Two companies are betting that the secret to more capable robots lies in studying how humans actually grip things. ABB Robotics and PSYONIC have announced a collaboration aimed at advancing robotic dexterity using human-generated data, according to Business Wire.
At the center of the partnership is PSYONIC's Ability Hand, a prosthetic-inspired device now being tested in a robotics context. ABB's GoFa collaborative robot arm is being used as the testing platform, combining the mechanical reach of an industrial arm with the hand's fine motor capabilities.
The companies describe grasping and dexterity as "a core capability for Autonomous Versatile Robotics," a phrase ABB uses to frame its broader vision for adaptable machines. The implication is that robots capable of reliably picking up, manipulating, and releasing objects of varying shapes and sizes remain a persistent engineering challenge — one this partnership is trying to address by drawing on real human movement data rather than purely synthetic inputs.

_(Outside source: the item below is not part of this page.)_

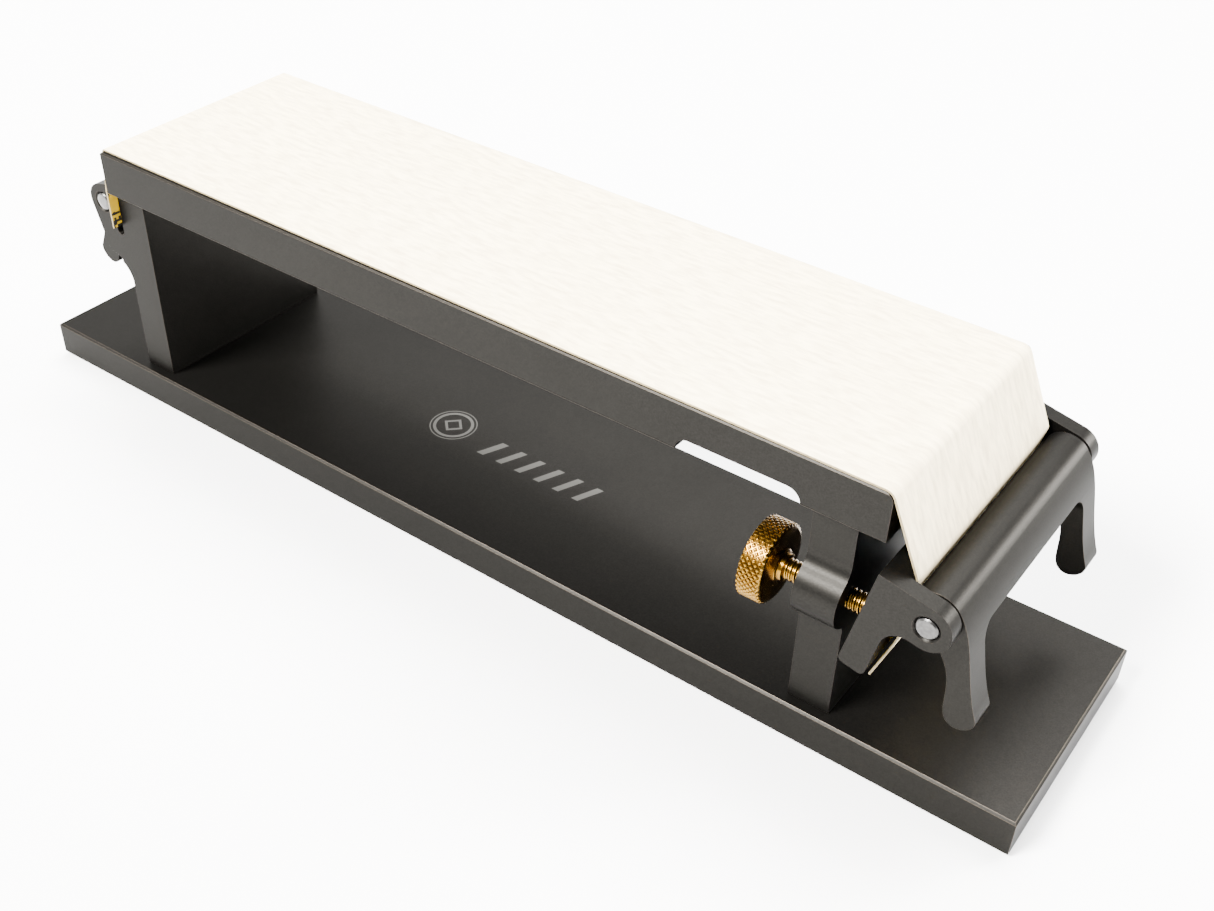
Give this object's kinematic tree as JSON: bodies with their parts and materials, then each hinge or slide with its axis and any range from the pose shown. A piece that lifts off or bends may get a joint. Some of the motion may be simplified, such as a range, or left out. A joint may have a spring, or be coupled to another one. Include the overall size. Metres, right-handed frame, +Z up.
{
  "type": "honing strip stand",
  "caption": "Bench stand that stretches a wide honing strip over a flat beam between two cam clamps, with brass thumb screws to tension it.",
  "frame": {"origin": "middle of the base plate, on the bench surface", "axes": "+X along the base to the tension end with the thumb screws, +Y to the back, +Z up"},
  "size_m": [0.3, 0.073, 0.0776],
  "materials": {
    "gunmetal": "dark anodised, satin",
    "brass": "turned and polished",
    "steel": "ground pins, plain screws",
    "rubber": "matt",
    "strip": "matt cream face, yellow back"
  },
  "bodies": {
    "frame": {"base_plate": "gunmetal", "rubber_feet": "rubber", "fixed_leg": "gunmetal", "tension_leg": "gunmetal", "beam": "gunmetal", "fixed_leg_screws": "steel", "tension_leg_screws": "steel", "fixed_beam_screws": "steel", "tension_beam_screws": "steel", "fixed_pin": "steel", "strip": "strip", "strip_span": "strip"},
    "fixed_cam": {"fixed_lever": "gunmetal"},
    "carriage": {"yoke": "gunmetal", "tension_pin": "steel", "strip_tail": "strip"},
    "tension_cam": {"tension_lever": "gunmetal"},
    "front_screw": {"front_thumb_screw": "brass", "front_retaining_ring": "steel"},
    "back_screw": {"back_thumb_screw": "brass", "back_retaining_ring": "steel"}
  },
  "joints": [
    {"name": "yoke_slide", "type": "slide", "parent": "frame", "child": "carriage", "axis": [1, 0, 0], "range_m": [-0.003, 0.0045], "deforming": ["strip_span"]},
    {"name": "tension_lever_turn", "type": "hinge", "parent": "carriage", "child": "tension_cam", "pos_m": [0.1252, 0, 0.0541], "axis": [0, -1, 0], "range_deg": [0, 110]},
    {"name": "fixed_lever_turn", "type": "hinge", "parent": "frame", "child": "fixed_cam", "pos_m": [-0.12, 0, 0.0588], "axis": [0, 1, 0], "range_deg": [0, 110]},
    {"name": "front_screw_turn", "type": "hinge", "parent": "carriage", "child": "front_screw", "pos_m": [0.086, -0.0262, 0.0432], "axis": [1, 0, 0], "range_deg": [-1021, 1531]},
    {"name": "back_screw_turn", "type": "hinge", "parent": "carriage", "child": "back_screw", "pos_m": [0.086, 0.0262, 0.0432], "axis": [1, 0, 0], "range_deg": [-1021, 1531]}
  ],
  "couplings": [
    {"joint": "front_screw_turn", "follows": "yoke_slide", "rad_per_m": 5936.9},
    {"joint": "back_screw_turn", "follows": "yoke_slide", "rad_per_m": 5936.9}
  ]
}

PSYONIC's background in prosthetics puts it in an unusual position: its technology was originally designed to replicate human hand function for amputees, which means it was built from the ground up around human biomechanics. Applying that foundation to industrial robotics represents a crossover between the medical device world and the automation industry.
If the approach works, it could help close one of the most stubborn gaps in robotics — the ability to handle unpredictable objects in unstructured environments, which is exactly what separates today's factory robots from the flexible, general-purpose machines the industry has long promised.